▶ Extracted material
· · ·
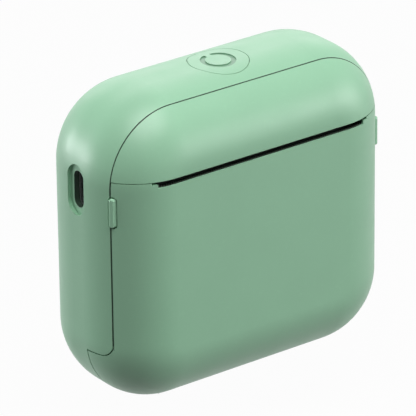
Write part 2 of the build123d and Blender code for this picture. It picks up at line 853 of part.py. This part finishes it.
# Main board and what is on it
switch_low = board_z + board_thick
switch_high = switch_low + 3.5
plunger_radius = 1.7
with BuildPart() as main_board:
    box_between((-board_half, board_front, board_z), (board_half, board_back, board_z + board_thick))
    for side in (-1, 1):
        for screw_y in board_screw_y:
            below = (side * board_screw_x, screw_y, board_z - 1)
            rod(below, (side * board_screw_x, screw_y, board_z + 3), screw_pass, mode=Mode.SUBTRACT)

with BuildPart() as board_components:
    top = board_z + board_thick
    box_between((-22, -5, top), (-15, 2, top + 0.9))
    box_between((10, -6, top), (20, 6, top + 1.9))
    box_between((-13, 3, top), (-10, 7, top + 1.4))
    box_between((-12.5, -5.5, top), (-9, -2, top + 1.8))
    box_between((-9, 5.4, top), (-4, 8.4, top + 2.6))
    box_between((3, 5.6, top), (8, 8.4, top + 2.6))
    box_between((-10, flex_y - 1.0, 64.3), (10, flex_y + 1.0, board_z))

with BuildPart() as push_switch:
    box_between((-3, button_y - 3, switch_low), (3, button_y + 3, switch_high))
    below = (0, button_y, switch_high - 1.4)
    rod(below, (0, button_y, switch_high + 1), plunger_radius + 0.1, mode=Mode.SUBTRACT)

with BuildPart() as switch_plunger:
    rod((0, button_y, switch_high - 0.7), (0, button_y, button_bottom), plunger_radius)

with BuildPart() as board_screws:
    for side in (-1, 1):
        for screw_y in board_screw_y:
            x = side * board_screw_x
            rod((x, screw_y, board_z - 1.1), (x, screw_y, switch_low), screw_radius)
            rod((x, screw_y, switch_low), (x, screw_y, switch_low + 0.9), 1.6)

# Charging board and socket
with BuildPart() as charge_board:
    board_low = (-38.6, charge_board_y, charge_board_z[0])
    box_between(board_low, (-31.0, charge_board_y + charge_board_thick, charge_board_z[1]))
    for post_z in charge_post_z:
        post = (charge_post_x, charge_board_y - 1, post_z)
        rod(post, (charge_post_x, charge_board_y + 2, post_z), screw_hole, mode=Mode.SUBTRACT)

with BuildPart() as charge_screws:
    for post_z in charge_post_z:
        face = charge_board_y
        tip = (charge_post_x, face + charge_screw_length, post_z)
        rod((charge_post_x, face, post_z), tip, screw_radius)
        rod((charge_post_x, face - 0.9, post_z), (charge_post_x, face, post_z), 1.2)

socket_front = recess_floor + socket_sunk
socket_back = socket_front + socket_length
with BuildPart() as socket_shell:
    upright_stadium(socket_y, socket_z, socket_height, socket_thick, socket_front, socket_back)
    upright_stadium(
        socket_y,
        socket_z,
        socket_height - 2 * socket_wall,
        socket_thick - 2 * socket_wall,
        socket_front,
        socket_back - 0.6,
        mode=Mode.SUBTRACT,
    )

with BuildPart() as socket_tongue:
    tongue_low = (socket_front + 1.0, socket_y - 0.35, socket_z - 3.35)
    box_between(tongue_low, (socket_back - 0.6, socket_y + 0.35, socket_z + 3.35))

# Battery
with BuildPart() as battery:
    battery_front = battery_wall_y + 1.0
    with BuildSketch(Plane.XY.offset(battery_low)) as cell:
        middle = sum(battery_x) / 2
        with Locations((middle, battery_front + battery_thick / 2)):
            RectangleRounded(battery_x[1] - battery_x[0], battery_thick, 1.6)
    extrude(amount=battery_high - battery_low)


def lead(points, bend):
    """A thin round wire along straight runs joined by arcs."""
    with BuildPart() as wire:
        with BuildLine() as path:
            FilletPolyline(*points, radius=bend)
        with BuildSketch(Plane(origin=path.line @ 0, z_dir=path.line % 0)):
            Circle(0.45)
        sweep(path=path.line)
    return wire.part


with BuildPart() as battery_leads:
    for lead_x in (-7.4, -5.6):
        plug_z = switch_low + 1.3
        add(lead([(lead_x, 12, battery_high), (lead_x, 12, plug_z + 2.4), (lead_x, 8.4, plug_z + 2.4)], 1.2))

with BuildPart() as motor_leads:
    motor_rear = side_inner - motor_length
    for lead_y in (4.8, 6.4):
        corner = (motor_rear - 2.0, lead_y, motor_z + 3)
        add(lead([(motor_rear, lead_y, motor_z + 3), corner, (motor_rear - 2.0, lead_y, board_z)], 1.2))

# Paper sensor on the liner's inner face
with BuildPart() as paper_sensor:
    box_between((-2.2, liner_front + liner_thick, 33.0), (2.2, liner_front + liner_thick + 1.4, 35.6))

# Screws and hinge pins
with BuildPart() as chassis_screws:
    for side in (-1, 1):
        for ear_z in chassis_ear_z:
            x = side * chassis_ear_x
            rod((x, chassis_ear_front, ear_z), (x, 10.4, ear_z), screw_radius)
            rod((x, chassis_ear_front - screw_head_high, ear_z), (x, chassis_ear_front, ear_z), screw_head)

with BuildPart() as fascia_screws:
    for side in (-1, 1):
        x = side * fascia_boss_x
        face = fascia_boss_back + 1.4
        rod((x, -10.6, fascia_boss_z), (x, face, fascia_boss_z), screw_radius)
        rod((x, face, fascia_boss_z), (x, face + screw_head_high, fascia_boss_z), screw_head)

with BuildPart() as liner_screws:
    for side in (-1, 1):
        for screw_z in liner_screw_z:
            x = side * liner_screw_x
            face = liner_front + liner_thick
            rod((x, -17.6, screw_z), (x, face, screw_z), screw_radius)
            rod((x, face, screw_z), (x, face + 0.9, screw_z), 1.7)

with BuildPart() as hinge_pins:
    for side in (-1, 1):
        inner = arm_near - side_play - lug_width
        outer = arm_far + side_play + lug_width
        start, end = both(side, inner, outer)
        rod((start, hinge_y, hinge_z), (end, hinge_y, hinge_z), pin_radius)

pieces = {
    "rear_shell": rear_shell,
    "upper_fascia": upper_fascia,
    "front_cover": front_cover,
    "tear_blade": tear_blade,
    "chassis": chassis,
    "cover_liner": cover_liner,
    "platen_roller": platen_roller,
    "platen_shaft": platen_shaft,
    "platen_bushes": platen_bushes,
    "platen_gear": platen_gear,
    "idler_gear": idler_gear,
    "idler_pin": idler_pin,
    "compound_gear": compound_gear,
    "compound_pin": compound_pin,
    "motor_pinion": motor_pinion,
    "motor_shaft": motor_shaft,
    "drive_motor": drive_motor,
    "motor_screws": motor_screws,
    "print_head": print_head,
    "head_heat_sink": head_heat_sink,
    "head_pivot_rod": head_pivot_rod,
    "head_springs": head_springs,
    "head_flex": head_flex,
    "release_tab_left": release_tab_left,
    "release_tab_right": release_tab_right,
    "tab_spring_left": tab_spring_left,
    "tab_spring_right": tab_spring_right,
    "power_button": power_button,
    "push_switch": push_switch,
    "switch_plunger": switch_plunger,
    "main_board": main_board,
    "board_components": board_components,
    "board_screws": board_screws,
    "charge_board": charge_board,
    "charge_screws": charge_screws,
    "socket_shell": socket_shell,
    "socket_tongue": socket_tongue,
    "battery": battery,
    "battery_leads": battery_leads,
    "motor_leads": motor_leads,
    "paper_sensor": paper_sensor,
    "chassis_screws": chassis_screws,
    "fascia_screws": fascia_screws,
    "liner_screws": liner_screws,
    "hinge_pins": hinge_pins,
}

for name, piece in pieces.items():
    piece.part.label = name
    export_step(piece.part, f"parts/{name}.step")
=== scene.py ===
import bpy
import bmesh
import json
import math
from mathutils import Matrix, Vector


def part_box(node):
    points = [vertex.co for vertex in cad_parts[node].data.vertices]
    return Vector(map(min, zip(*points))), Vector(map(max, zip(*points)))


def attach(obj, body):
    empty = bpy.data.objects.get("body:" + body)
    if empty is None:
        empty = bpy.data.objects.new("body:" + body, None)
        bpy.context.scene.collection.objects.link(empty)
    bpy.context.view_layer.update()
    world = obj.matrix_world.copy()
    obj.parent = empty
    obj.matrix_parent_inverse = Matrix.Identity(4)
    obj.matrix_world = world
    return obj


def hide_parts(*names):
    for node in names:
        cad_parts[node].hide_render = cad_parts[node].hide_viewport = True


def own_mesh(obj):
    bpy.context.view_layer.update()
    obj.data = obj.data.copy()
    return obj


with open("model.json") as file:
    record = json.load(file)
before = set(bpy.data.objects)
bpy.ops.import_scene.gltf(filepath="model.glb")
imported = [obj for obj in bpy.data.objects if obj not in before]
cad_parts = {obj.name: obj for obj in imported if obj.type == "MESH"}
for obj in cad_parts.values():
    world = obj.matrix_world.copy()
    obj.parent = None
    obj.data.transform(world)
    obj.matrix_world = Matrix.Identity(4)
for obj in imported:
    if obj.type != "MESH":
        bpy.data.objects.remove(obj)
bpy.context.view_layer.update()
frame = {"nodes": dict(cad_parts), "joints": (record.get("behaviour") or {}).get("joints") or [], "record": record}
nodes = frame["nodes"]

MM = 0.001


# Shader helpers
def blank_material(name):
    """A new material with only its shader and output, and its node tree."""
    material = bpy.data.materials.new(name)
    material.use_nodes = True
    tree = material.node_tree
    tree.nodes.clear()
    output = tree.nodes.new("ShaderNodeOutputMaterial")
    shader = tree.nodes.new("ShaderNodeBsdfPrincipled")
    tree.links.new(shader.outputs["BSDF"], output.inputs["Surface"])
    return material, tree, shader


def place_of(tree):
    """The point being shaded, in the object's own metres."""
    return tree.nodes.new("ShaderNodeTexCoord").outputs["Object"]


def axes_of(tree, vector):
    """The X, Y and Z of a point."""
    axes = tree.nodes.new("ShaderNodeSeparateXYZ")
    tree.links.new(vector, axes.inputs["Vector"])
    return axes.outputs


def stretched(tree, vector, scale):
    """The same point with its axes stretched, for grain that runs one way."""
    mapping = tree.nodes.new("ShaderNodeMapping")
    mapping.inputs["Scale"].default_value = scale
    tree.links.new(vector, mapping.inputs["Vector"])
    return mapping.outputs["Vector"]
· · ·
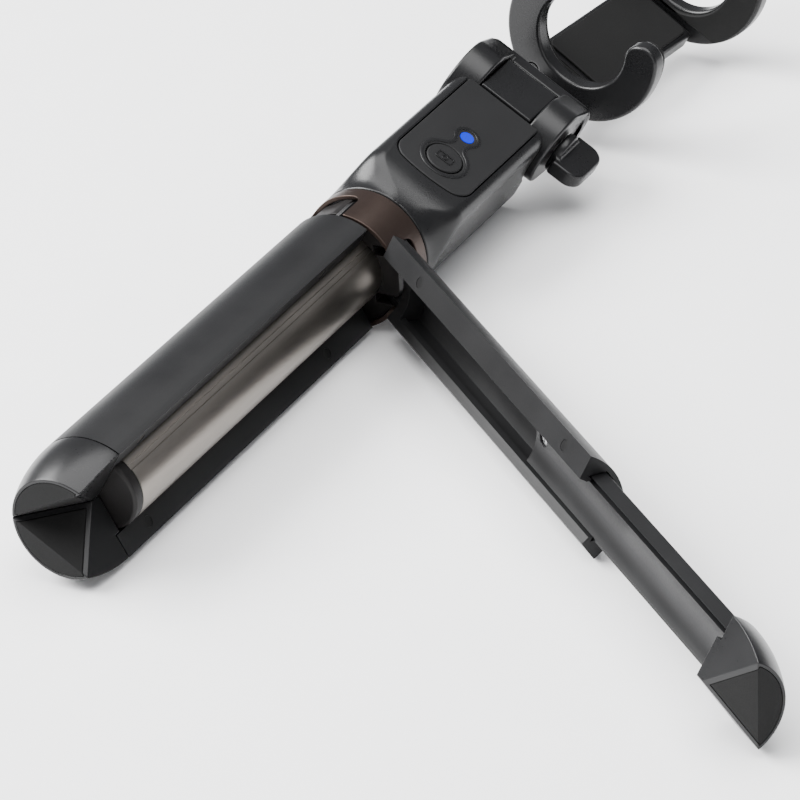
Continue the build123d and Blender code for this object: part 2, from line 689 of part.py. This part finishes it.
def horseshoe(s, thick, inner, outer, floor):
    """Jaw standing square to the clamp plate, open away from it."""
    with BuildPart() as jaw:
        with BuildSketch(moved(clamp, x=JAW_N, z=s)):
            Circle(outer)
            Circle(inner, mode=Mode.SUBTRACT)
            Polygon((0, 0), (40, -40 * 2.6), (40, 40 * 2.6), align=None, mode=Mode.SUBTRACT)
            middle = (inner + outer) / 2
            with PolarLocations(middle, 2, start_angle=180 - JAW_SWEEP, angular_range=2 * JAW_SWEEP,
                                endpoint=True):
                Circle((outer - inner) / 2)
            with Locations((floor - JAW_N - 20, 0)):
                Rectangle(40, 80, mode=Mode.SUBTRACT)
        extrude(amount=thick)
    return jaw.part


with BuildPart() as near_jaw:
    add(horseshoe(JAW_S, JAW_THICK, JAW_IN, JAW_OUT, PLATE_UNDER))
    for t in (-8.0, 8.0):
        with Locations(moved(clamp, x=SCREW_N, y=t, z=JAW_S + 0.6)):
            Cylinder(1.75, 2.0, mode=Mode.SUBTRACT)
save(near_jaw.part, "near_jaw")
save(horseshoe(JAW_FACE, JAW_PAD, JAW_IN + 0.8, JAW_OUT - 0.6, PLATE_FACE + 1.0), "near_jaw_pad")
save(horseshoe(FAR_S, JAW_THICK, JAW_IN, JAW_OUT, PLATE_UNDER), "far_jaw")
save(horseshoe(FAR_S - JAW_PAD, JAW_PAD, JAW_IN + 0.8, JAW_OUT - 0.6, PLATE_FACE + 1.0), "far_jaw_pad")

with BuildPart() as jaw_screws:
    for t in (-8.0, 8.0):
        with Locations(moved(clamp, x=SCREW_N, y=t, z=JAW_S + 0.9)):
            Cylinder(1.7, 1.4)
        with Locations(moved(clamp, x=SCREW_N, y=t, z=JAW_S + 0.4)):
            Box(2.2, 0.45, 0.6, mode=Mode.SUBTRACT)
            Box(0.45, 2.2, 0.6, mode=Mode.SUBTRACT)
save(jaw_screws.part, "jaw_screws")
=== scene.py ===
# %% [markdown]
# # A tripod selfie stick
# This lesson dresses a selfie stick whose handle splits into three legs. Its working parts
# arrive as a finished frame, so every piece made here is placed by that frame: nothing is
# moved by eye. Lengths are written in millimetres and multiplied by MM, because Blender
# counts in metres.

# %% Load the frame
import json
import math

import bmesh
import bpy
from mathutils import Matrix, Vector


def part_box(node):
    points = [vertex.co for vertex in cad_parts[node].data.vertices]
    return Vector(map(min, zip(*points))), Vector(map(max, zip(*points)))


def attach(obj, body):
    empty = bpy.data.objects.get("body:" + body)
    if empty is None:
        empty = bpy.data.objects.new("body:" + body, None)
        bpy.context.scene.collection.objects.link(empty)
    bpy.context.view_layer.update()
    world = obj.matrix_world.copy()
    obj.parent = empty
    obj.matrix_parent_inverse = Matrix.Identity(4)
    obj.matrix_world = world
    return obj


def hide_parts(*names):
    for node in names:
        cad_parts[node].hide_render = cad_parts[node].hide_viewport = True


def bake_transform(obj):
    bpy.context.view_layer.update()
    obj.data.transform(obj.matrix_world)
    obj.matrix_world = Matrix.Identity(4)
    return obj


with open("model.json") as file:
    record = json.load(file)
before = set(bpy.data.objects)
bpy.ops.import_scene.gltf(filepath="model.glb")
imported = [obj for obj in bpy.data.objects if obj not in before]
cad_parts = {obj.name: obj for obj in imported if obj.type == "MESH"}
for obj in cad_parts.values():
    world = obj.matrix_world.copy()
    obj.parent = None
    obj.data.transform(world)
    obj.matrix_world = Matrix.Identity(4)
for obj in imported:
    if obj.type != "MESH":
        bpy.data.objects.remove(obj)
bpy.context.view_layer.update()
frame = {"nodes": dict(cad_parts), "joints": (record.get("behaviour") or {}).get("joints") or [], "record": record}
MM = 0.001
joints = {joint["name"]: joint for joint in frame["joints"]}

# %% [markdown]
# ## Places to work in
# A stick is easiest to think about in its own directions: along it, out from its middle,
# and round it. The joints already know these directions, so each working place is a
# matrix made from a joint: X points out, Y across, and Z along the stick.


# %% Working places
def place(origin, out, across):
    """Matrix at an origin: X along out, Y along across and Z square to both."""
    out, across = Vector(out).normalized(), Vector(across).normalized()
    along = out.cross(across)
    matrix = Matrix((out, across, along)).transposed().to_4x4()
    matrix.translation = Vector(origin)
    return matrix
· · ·
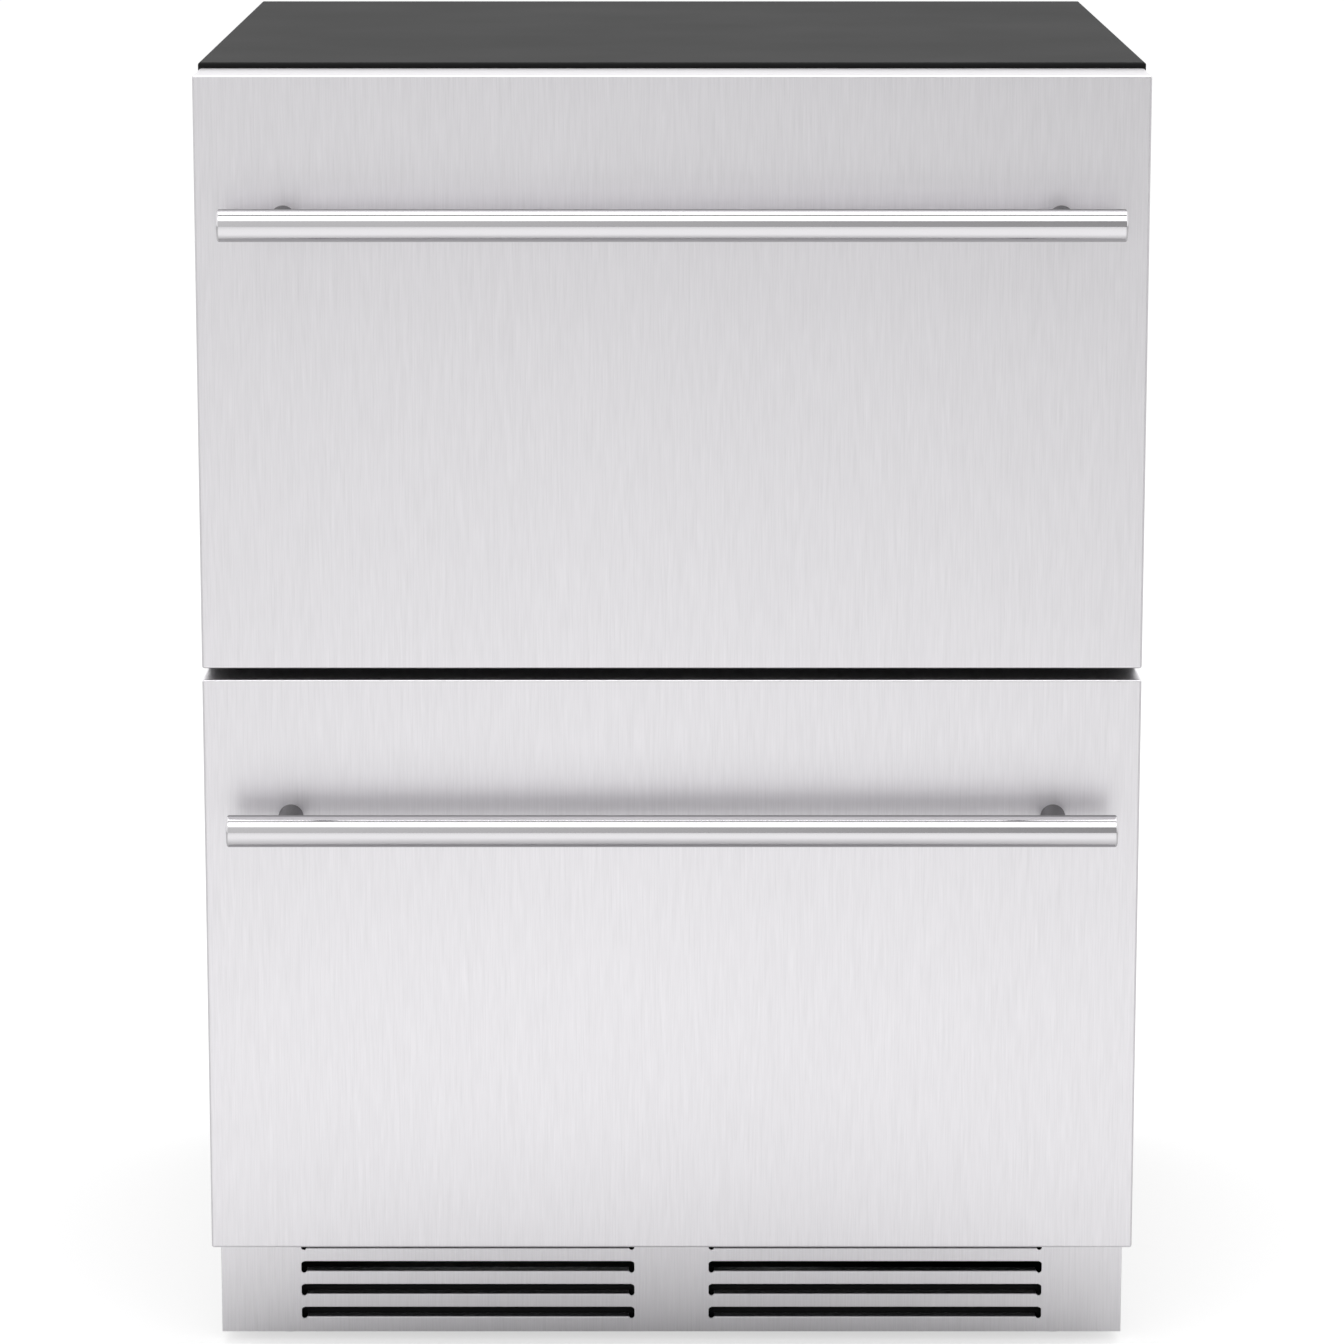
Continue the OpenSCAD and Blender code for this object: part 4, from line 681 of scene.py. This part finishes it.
· · ·
Each line from the line containing "Write part 2" through the line containing "rod(below, (side *" is to be transcribed exactly, and no other line.

Write part 2 of the build123d and Blender code for this picture. It picks up at line 853 of part.py. This part finishes it.
# Main board and what is on it
switch_low = board_z + board_thick
switch_high = switch_low + 3.5
plunger_radius = 1.7
with BuildPart() as main_board:
    box_between((-board_half, board_front, board_z), (board_half, board_back, board_z + board_thick))
    for side in (-1, 1):
        for screw_y in board_screw_y:
            below = (side * board_screw_x, screw_y, board_z - 1)
            rod(below, (side * board_screw_x, screw_y, board_z + 3), screw_pass, mode=Mode.SUBTRACT)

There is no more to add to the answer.